Las ayudas por franjas de edad ya no son eficaces, deberían ser transversales porque la dificultad para comprar una vivienda sorteando la falta de ahorro por los elevados precios de los alquileres es transversal

La vivienda es un problema de los jóvenes, pero no es solo un problema de los jóvenes. Mi generación, la milenial añeja, la generación no-suficientemente-joven-pero-tampoco-suficientemente-mayor, también sufre y mucho el problema de la vivienda. Con un hándicap añadido: la exclusión sistemática de prácticamente cualquier ayuda, la pertenencia a la madre de todos los limbos.

La pasada semana el Gobierno anunció que darán ayudas de 30.000 euros a los menores de 35 años en viviendas protegidas de alquiler con opción a compra. Adicionalmente, ya existe también una ayuda directa de hasta 10.800 euros en la adquisición de viviendas localizadas en municipios de menos de 5.000 habitantes, también para los menores de 35 años. Pero ese tipo de ayudas por franjas de edad ya no son eficaces, deberían ser transversales porque la dificultad para comprar una vivienda sorteando la falta de ahorro por los elevados precios de los alquileres es transversal.

E incluso es un problema que afecta a las personas que tienen una vivienda en propiedad. La semana pasada se estrenó en Madrid, en los Teatros Luchana, la obra Roma, dirigida por David Barreiro. Cuenta la historia de Marcos y Ana, una expareja que convive en un piso a las afueras de Madrid, un lugar que se quedó en mitad de la nada durante el estallido de la burbuja. Marcos y Ana no están juntos, discuten, intercambian continuos reproches, incluso han empezado a ver a otras personas, pero siguen compartiendo piso por motivos económicos; hasta que consigan vender ese apartamento no podrán iniciar sus vidas por separado. La obra es ficción, pero aborda una problemática real: la de parejas en las que se rompió el amor, pero no el contrato inmobiliario. Personas que, con cuarenta años o más, se ven abocadas de pronto a alquileres inasumibles en solitario. Demasiado mayores, piensan, para volver a compartir piso como cuando eran veinteañeros. Demasiado mayores como para no poder vivir en paz con los ahorros de más de la mitad de una vida.

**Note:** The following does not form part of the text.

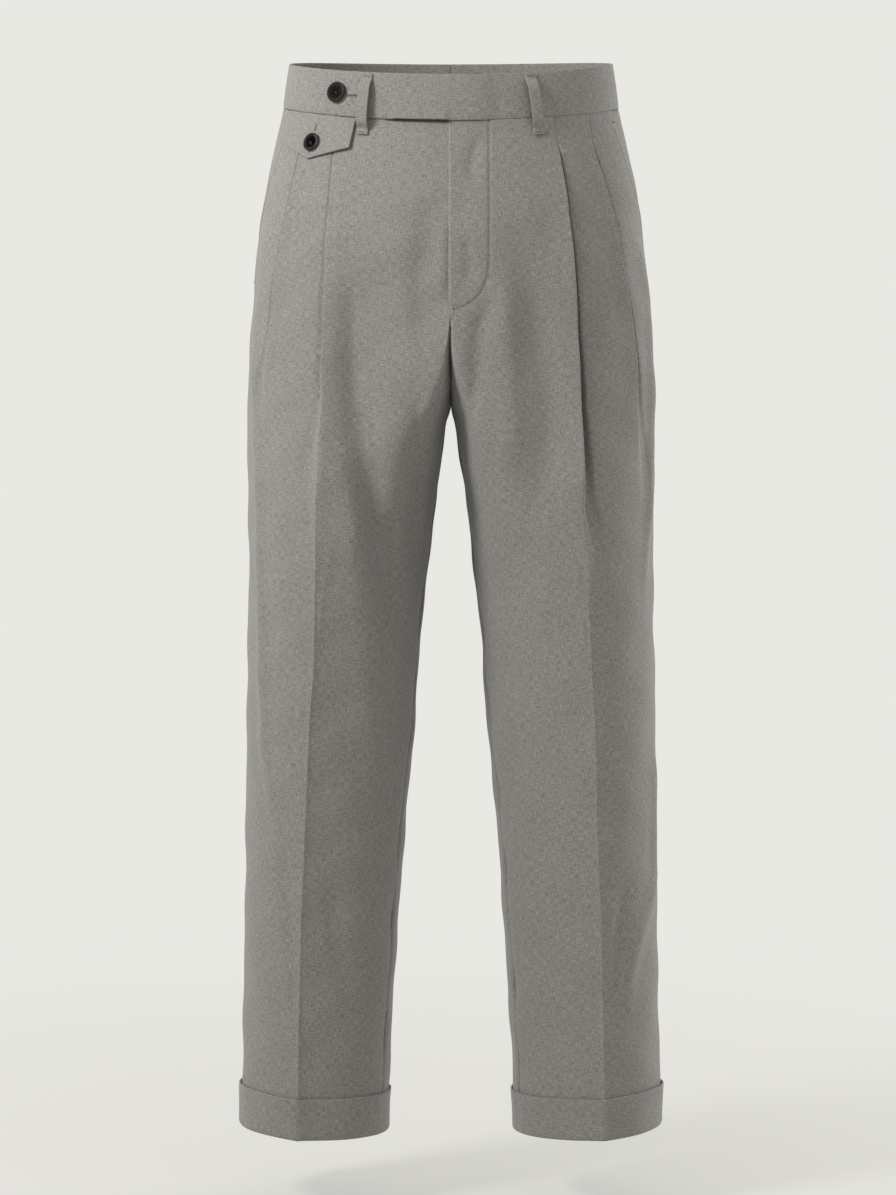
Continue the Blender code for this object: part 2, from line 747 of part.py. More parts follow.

Hablamos de una generación que, en gran parte, tuvo que emigrar hace veinte años a buscarse la vida en países como Alemania, Reino Unido o Francia. Una generación que no recibió ayudas entonces y que tampoco las recibe ahora. La historia sugiere que la generación en la que uno nace determina en gran medida el mercado inmobiliario en el que se encuentra. Nadie debería verse obligado a soportar las dificultades y el trauma de la falta de vivienda, pero en la edad adulta, las consecuencias pueden ser aún más devastadoras a nivel mental.

Según la Encuesta de Condiciones de Vida, el 34% de los hogares tienen como inquilinos a personas de entre 30 y 44 años, el 16% entre personas de 45 y 64 años. El porcentaje casi se ha duplicado en las últimas dos décadas. No es un problema solo de una generación, es un fracaso social transversal. Lo que el problema de la vivienda necesita son políticas eficaces y generalizadas. Lo que se necesita es más oferta de vivienda pública, para todos, no ayudas sesgadas con las que aumentar todavía aún los precios, con las que aumentar todavía más la brecha entre los rentistas y los que nunca llegarán a serlo.